> **PROBLEM TO SOLVE**:
Output every line below exactly.

----------

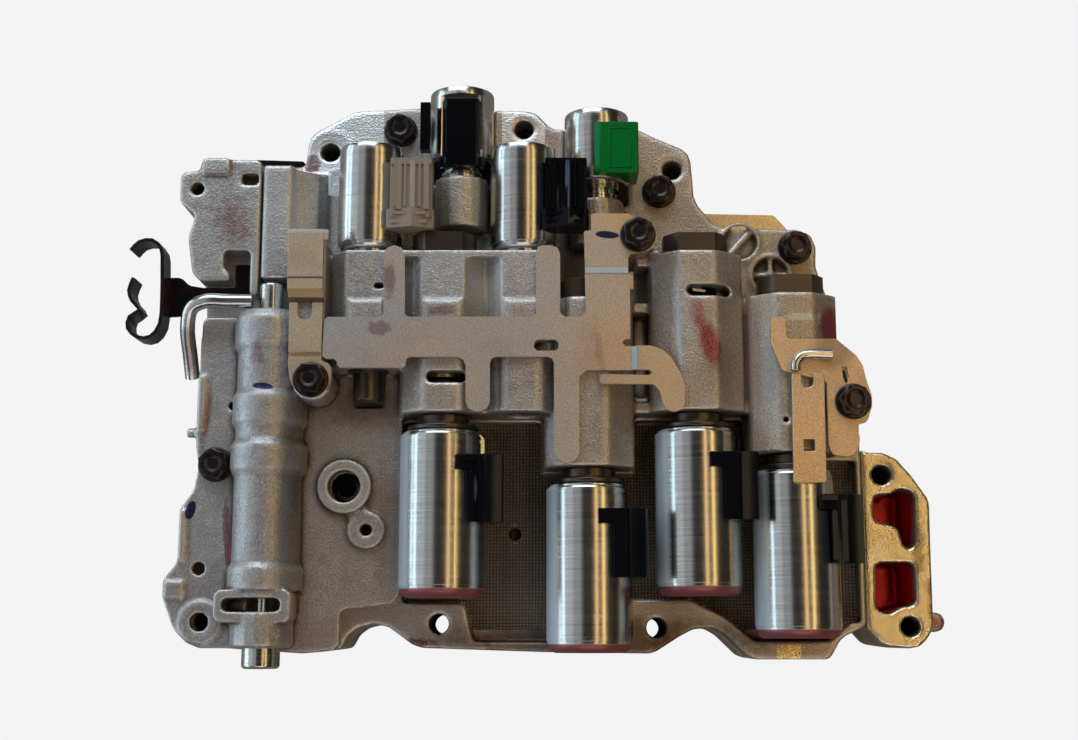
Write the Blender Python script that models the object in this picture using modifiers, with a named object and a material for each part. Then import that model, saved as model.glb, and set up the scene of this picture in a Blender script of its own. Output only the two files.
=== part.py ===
"""Valve body of an automatic transmission, lying on its rear mating face.

X runs to the right, Y up the body, and Z away from the mating face, towards the solenoids.
Every size and place is in millimetres and becomes metres where a mesh is made.
"""
import math

import bmesh
import bpy
from mathutils import Vector

MM = 0.001
GAP = 0.3
ARC_STEP = math.radians(50)
FILLET_LIMIT = 1.6
FLAT_ANGLE = math.radians(0.2)
BORE_TWIST = math.radians(7)

# Castings and the sheets between them, from the mating face up
REAR_HEIGHT = 20.0
SHEET = 1.0
MIDDLE_HEIGHT = 14.4
PANEL_HEIGHT = 4.4
BORE_RADIUS = 7.0
BORE_FLOOR = 1.9
BORE_ROOF = 5.1
BOSS_SHOULDER = 7.5
BOSS_FLAT = 6.0
PLATE = 1.8

MIDDLE_Z = REAR_HEIGHT + SHEET + 2 * GAP
MIDDLE_TOP = MIDDLE_Z + MIDDLE_HEIGHT
FRONT_Z = MIDDLE_TOP + SHEET + 2 * GAP
PANEL_TOP = FRONT_Z + PANEL_HEIGHT
BORE_Z = FRONT_Z + BORE_FLOOR + BORE_RADIUS
BOSS_TOP = BORE_Z + BORE_RADIUS + BORE_ROOF
PLATE_Z = BOSS_TOP + GAP
PLATE_TOP = PLATE_Z + PLATE
PLATE_FOLD = 1.2

# Valve lines: the bore's X, the half width of its boss, and the boss's two ends in Y
LINES = {
    "a": (-57.5, 12.5, -3.0, 37.0),
    "1": (-32.0, 14.6, -17.9, 37.0),
    "c": (-5.5, 12.5, -17.9, 37.0),
    "2": (16.6, 15.0, -35.6, 21.0),
    "3": (52.9, 15.7, -17.2, 36.8),
    "4": (85.0, 15.0, -31.0, 22.4),
}
LARGE_LINES = ("1", "2", "3", "4")
SMALL_LINES = ("a", "c")

# Solenoids, measured from the face of the boss outwards
LARGE_RADIUS = 14.2
LARGE_LENGTH = 54.6
LARGE_NECK = 5.5
CORE_RADIUS = 12.6
NOTCH_LENGTH = 13.8
NOTCH_X = 4.8
CORE_SHOWN = 8.6
LARGE_SOCKET = 22.1
CAN_TWIST = {"1": 0.0, "2": 10.0, "3": 10.0, "4": 0.0}
SMALL_RADIUS = 11.2
SMALL_LENGTH = 36.3
SMALL_NECK = 1.4
SLEEVE_DEPTH = 12.0
SMALL_DEPTH = 8.0
CAN_FLOOR_CLEARANCE = 3.0
SUMP_FLOOR = BORE_Z - LARGE_RADIUS - CAN_FLOOR_CLEARANCE

# The two short solenoids that sit deeper: X, the ends of the boss, and the far end of the can
SHORT_Z = BORE_Z - 8.0
SHORT_BOSS_RADIUS = 9.4
SHORT_SOLENOIDS = {"b": (-27.0, 48.0, 66.0), "d": (20.2, 42.0, 58.2)}
SHORT_NECK = 6.2
SHORT_NOSE_RADIUS = 5.4
SHORT_LENGTH = 25.5
SHORT_DEPTH = 11.0
GREEN_START = 6.6
GREEN_LENGTH = 18.2
FRONT_START = 2.9
FRONT_LENGTH = 24.0
COLLAR = 3.0
TROUGH_CLEARANCE = 0.6

# Spools and their springs
SPOOL_LENGTH = 26.0
SPOOL_SHORT = 14.0
SPOOL_GROOVE = 3.4
SPOOL_LAND = 0.3
SPRING_TURNS = 4
SPRING_POINTS = 7
SPRING_WIRE = 1.1
SPRING_RADIUS = 4.6
PLUG_DEPTH = 6.0
PLUG_STUB = 10.4
PLUG_HEAD = 6.4
PLUG_HALF = {"1": 10.8, "2": 9.2, "3": 10.8, "4": 10.8}
PLUG_INSET = 1.2

# Manual valve
MANUAL_X = -90.8
MANUAL_BORE = 6.6
MANUAL_WALL = 3.8
MANUAL_TUBE = MANUAL_BORE + MANUAL_WALL
MANUAL_Z = FRONT_Z + BORE_FLOOR + MANUAL_BORE
MANUAL_TOP_Y = 18.0
MANUAL_END_Y = -94.2
MANUAL_STICK_OUT = 6.6
MANUAL_STEM = 2.2
PIN_RADIUS = 4.1

BOLT_SHANK = 3.0
BOLT_HOLE = 3.4
BOLT_FLANGE = 5.9
BOLT_HEX = 5.3
BOLT_HEAD = 5.6

# Outlines are corners (x, y, fillet radius) that rounded() turns into arcs
FLANGE_X = 109.4
SUMP_WALL = 1.8
LEFT_EDGE = [
    (-115, 17, 2), (-115.6, -5, 8), (-115.8, -27, 2), (-114.6, -34, 8), (-115.8, -42, 3),
    (-120, -48, 3), (-120.3, -66, 3),
    (-124.8, -71.7, 1), (-124.8, -78, 1), (-121, -88, 5), (-114.5, -94.3, 6),
    (-103, -94.3, 1), (-78, -96, 2), (-66, -94.6, 1.5),
]
BOTTOM_EDGE = [
    (-62.5, -88, 5), (-52.4, -85.8, 6), (-40.8, -94.2, 6), (1.5, -95.6, 1), (38, -96.1, 4),
    (47.2, -90.3, 6), (54.2, -86.8, 8), (61, -88.6, 8), (70.7, -98, 4), (97, -98, 2),
    (101, -91, 4), (FLANGE_X, -87, 2),
]
FLANGE_EDGE = [
    (114.7, -93.2, 3), (127.5, -95, 7), (132.2, -88, 3), (132.8, -45, 4), (127, -36.5, 5),
    (120.3, -28.6, 6), (FLANGE_X, -28.6, 3),
]
RIGHT_EDGE = [(FLANGE_X, -7, 4), (100.4, -4, 3), (100.4, 24, 3), (96.5, 36, 3)]
TOP_EDGE = [
    (96.8, 49.5, 6), (62.2, 50.5, 4), (54.5, 60, 6), (53.4, 78, 6), (40.5, 83.5, 4), (35, 86.4, 4),
    (4.5, 86.4, 3), (-1.5, 93, 4), (-40.5, 94.3, 3), (-64.9, 93, 3), (-81.2, 84, 6),
    (-82.2, 72.5, 2),
]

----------

> **THE COMPLETED TASK**:
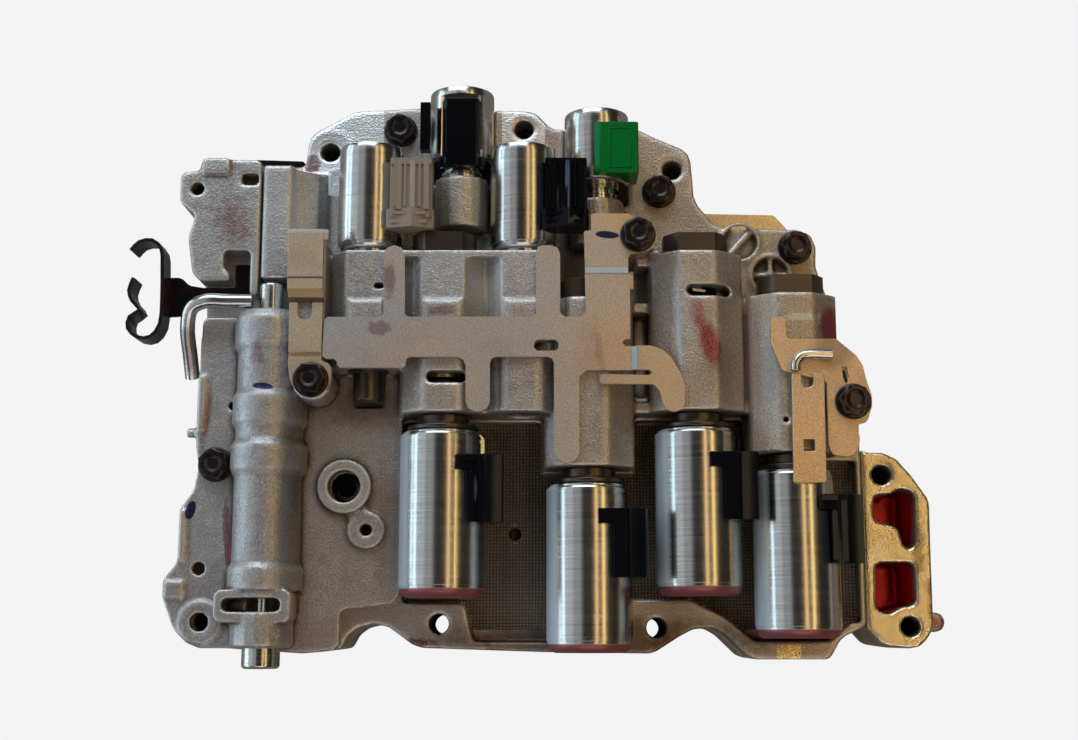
Write the Blender Python script that models the object in this picture using modifiers, with a named object and a material for each part. Then import that model, saved as model.glb, and set up the scene of this picture in a Blender script of its own. Output only the two files.
=== part.py ===
"""Valve body of an automatic transmission, lying on its rear mating face.

X runs to the right, Y up the body, and Z away from the mating face, towards the solenoids.
Every size and place is in millimetres and becomes metres where a mesh is made.
"""
import math

import bmesh
import bpy
from mathutils import Vector

MM = 0.001
GAP = 0.3
ARC_STEP = math.radians(50)
FILLET_LIMIT = 1.6
FLAT_ANGLE = math.radians(0.2)
BORE_TWIST = math.radians(7)

# Castings and the sheets between them, from the mating face up
REAR_HEIGHT = 20.0
SHEET = 1.0
MIDDLE_HEIGHT = 14.4
PANEL_HEIGHT = 4.4
BORE_RADIUS = 7.0
BORE_FLOOR = 1.9
BORE_ROOF = 5.1
BOSS_SHOULDER = 7.5
BOSS_FLAT = 6.0
PLATE = 1.8

MIDDLE_Z = REAR_HEIGHT + SHEET + 2 * GAP
MIDDLE_TOP = MIDDLE_Z + MIDDLE_HEIGHT
FRONT_Z = MIDDLE_TOP + SHEET + 2 * GAP
PANEL_TOP = FRONT_Z + PANEL_HEIGHT
BORE_Z = FRONT_Z + BORE_FLOOR + BORE_RADIUS
BOSS_TOP = BORE_Z + BORE_RADIUS + BORE_ROOF
PLATE_Z = BOSS_TOP + GAP
PLATE_TOP = PLATE_Z + PLATE
PLATE_FOLD = 1.2

# Valve lines: the bore's X, the half width of its boss, and the boss's two ends in Y
LINES = {
    "a": (-57.5, 12.5, -3.0, 37.0),
    "1": (-32.0, 14.6, -17.9, 37.0),
    "c": (-5.5, 12.5, -17.9, 37.0),
    "2": (16.6, 15.0, -35.6, 21.0),
    "3": (52.9, 15.7, -17.2, 36.8),
    "4": (85.0, 15.0, -31.0, 22.4),
}
LARGE_LINES = ("1", "2", "3", "4")
SMALL_LINES = ("a", "c")

# Solenoids, measured from the face of the boss outwards
LARGE_RADIUS = 14.2
LARGE_LENGTH = 54.6
LARGE_NECK = 5.5
CORE_RADIUS = 12.6
NOTCH_LENGTH = 13.8
NOTCH_X = 4.8
CORE_SHOWN = 8.6
LARGE_SOCKET = 22.1
CAN_TWIST = {"1": 0.0, "2": 10.0, "3": 10.0, "4": 0.0}
SMALL_RADIUS = 11.2
SMALL_LENGTH = 36.3
SMALL_NECK = 1.4
SLEEVE_DEPTH = 12.0
SMALL_DEPTH = 8.0
CAN_FLOOR_CLEARANCE = 3.0
SUMP_FLOOR = BORE_Z - LARGE_RADIUS - CAN_FLOOR_CLEARANCE

# The two short solenoids that sit deeper: X, the ends of the boss, and the far end of the can
SHORT_Z = BORE_Z - 8.0
SHORT_BOSS_RADIUS = 9.4
SHORT_SOLENOIDS = {"b": (-27.0, 48.0, 66.0), "d": (20.2, 42.0, 58.2)}
SHORT_NECK = 6.2
SHORT_NOSE_RADIUS = 5.4
SHORT_LENGTH = 25.5
SHORT_DEPTH = 11.0
GREEN_START = 6.6
GREEN_LENGTH = 18.2
FRONT_START = 2.9
FRONT_LENGTH = 24.0
COLLAR = 3.0
TROUGH_CLEARANCE = 0.6

# Spools and their springs
SPOOL_LENGTH = 26.0
SPOOL_SHORT = 14.0
SPOOL_GROOVE = 3.4
SPOOL_LAND = 0.3
SPRING_TURNS = 4
SPRING_POINTS = 7
SPRING_WIRE = 1.1
SPRING_RADIUS = 4.6
PLUG_DEPTH = 6.0
PLUG_STUB = 10.4
PLUG_HEAD = 6.4
PLUG_HALF = {"1": 10.8, "2": 9.2, "3": 10.8, "4": 10.8}
PLUG_INSET = 1.2

# Manual valve
MANUAL_X = -90.8
MANUAL_BORE = 6.6
MANUAL_WALL = 3.8
MANUAL_TUBE = MANUAL_BORE + MANUAL_WALL
MANUAL_Z = FRONT_Z + BORE_FLOOR + MANUAL_BORE
MANUAL_TOP_Y = 18.0
MANUAL_END_Y = -94.2
MANUAL_STICK_OUT = 6.6
MANUAL_STEM = 2.2
PIN_RADIUS = 4.1

BOLT_SHANK = 3.0
BOLT_HOLE = 3.4
BOLT_FLANGE = 5.9
BOLT_HEX = 5.3
BOLT_HEAD = 5.6

# Outlines are corners (x, y, fillet radius) that rounded() turns into arcs
FLANGE_X = 109.4
SUMP_WALL = 1.8
LEFT_EDGE = [
    (-115, 17, 2), (-115.6, -5, 8), (-115.8, -27, 2), (-114.6, -34, 8), (-115.8, -42, 3),
    (-120, -48, 3), (-120.3, -66, 3),
    (-124.8, -71.7, 1), (-124.8, -78, 1), (-121, -88, 5), (-114.5, -94.3, 6),
    (-103, -94.3, 1), (-78, -96, 2), (-66, -94.6, 1.5),
]
BOTTOM_EDGE = [
    (-62.5, -88, 5), (-52.4, -85.8, 6), (-40.8, -94.2, 6), (1.5, -95.6, 1), (38, -96.1, 4),
    (47.2, -90.3, 6), (54.2, -86.8, 8), (61, -88.6, 8), (70.7, -98, 4), (97, -98, 2),
    (101, -91, 4), (FLANGE_X, -87, 2),
]
FLANGE_EDGE = [
    (114.7, -93.2, 3), (127.5, -95, 7), (132.2, -88, 3), (132.8, -45, 4), (127, -36.5, 5),
    (120.3, -28.6, 6), (FLANGE_X, -28.6, 3),
]
RIGHT_EDGE = [(FLANGE_X, -7, 4), (100.4, -4, 3), (100.4, 24, 3), (96.5, 36, 3)]
TOP_EDGE = [
    (96.8, 49.5, 6), (62.2, 50.5, 4), (54.5, 60, 6), (53.4, 78, 6), (40.5, 83.5, 4), (35, 86.4, 4),
    (4.5, 86.4, 3), (-1.5, 93, 4), (-40.5, 94.3, 3), (-64.9, 93, 3), (-81.2, 84, 6),
    (-82.2, 72.5, 2),
]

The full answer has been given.